Section 8(a) (1) and 8(a) (3) make it an unfair labor practice for an employer to "(1) interfere with, restrain, or coerce employees in the exercise of the rights guaranteed by Section 7 of this title; * * * "(3) by discrimination in regard to hire or tenure of employment . . . to . . . discourage membership in any labor organization. . . ." 29 U.S.C. Sec. 158(a) (1), (a) (3)


29 U.S.C. Sec. 152(3) provides that the term "employee" used throughout the Act "shall not include any individual employed as an agricultural laborer. . . ."

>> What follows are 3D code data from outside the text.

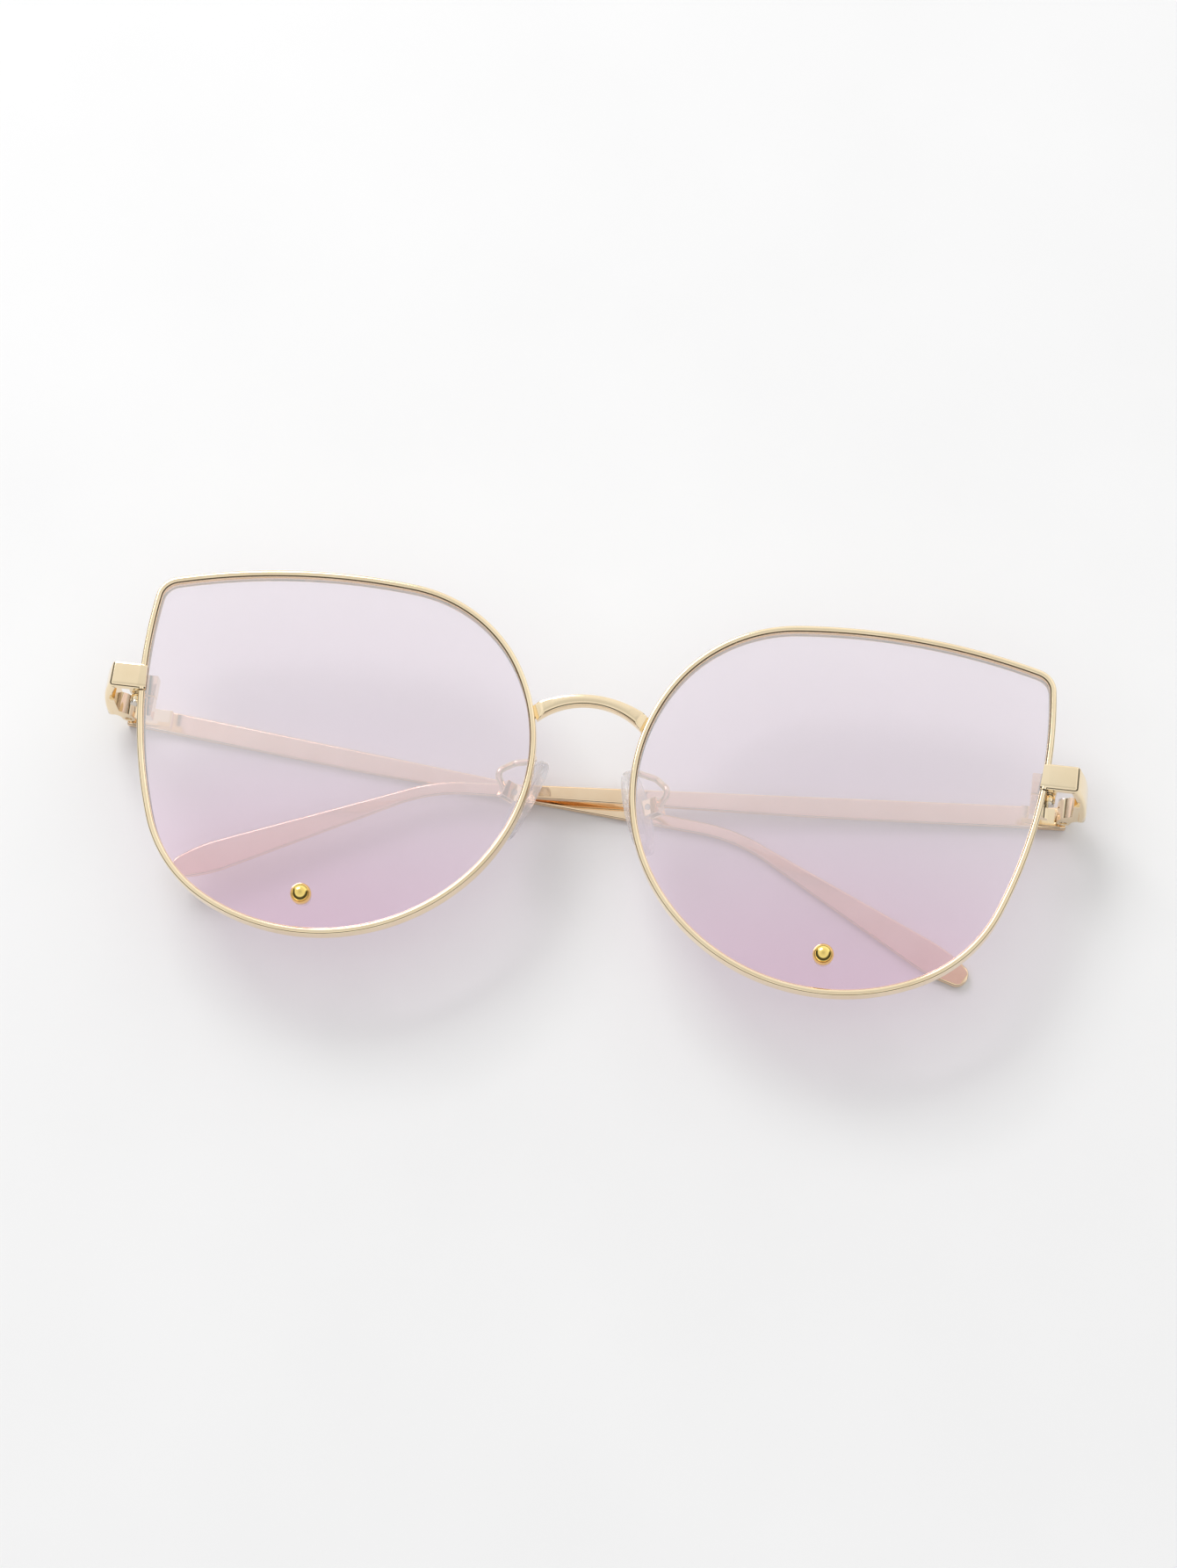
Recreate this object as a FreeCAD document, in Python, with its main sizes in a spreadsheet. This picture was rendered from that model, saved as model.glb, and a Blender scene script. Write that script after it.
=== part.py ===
import FreeCAD, Part
import math
import os
import re

import Sketcher

# Cat eye sunglasses, lying face up with both temples folded behind the lenses.
# X is across the face, Y is up the face, Z points out of the lenses. The origin is
# the middle of the underside, which rests on the outer face of the folded left temple.
# Every piece with a right and a left copy is drawn on the right (+X) and mirrored,
# apart from the temples, which fold to different heights so that they can cross.

V = FreeCAD.Vector
X_AXIS, Y_AXIS, Z_AXIS = V(1, 0, 0), V(0, 1, 0), V(0, 0, 1)
FLAT = FreeCAD.Rotation()
TOP_VIEW = FreeCAD.Rotation(X_AXIS, 90)  # sketch x, y become X, Z
SIDE_VIEW = FreeCAD.Rotation(V(1, 1, 1), 120)  # sketch x, y become Y, Z

doc = FreeCAD.newDocument("sunglasses")
sheet = doc.addObject("Spreadsheet::Sheet", "dims")

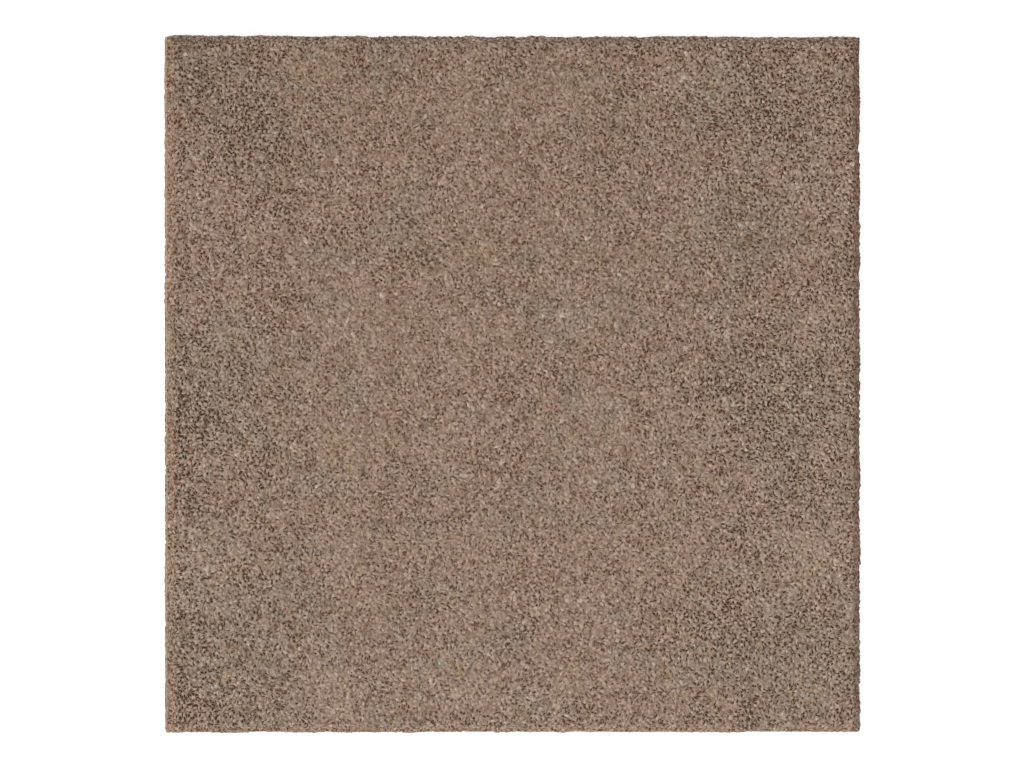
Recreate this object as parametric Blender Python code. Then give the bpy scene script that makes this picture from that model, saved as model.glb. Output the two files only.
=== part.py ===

The L.R.M.A. does not define the term "agricultural laborer" appearing in 29 U.S.C. Sec. 152(3). However, as stated in N.L.R.B. v. Strain, infra, "Since 1946, Congress has added a rider to the N.L.R.B.'s appropriation bill providing that no part of the appropriation shall be used in connection with bargaining units composed of 'agricultural laborers' as defined in Section 3(f) of the FLSA (Fair Labor Standards Act). 'Agriculture' is thus defined to include: '. . . farming in all its branches and among other things includes the cultivation and tillage of the soil, dairying, the production, cultivation, growing and harvesting of any agricultural or horticultural commodities . . . and any practices (including any forestry or lumbering operations) performed by a farmer or on a farm as an incident to or in conjunction with such farming operations, including . . . delivery to storage or to market . . . ."' 405 F.2d 1025 at 1027-1028

Farmers Reservoir and Irrigation Co. v. McComb, 337 U.S. 755, 69 S.Ct. 1274, 93 L.Ed. 1672 (1949) is instructive with respect to the jurisdictional issue raised by respondent. There, the Court pointed out that the definition set out in Section 3(f) has "two distinct branches. First, there is the primary meaning. Agriculture includes farming in all its branches. Certain specific practices such as cultivation and tillage of the soil, dairying, etc. are listed as being included in this primary meaning. Second, there is the broader meaning. Agriculture is defined to include things other than farming as so illustrated. It includes any practices whether or not themselves farming practices, which are performed either by a farmer or on a farm, incidentally to or in conjunction with 'such' farming operations."

Here, Respondent's employees were not engaged in farming, given its "primary meaning" nor do they come within the second branch of the definition. Even granting that the work they did constituted "a practice performed as an incident to or in conjunction with farming," the exemption did not operate unless, as required by Section 3(f), the work was performed "by a farmer or on a farm." The latter condition was, of course, not met-Kent was not a farmer.

Respondent calls attention to Section 13(a) (22) which he characterizes as a "significant amendment"; however, that section of the Farm Labor Standards Act does not modify Section 3(f) as it applies to the Labor Management Relations Act.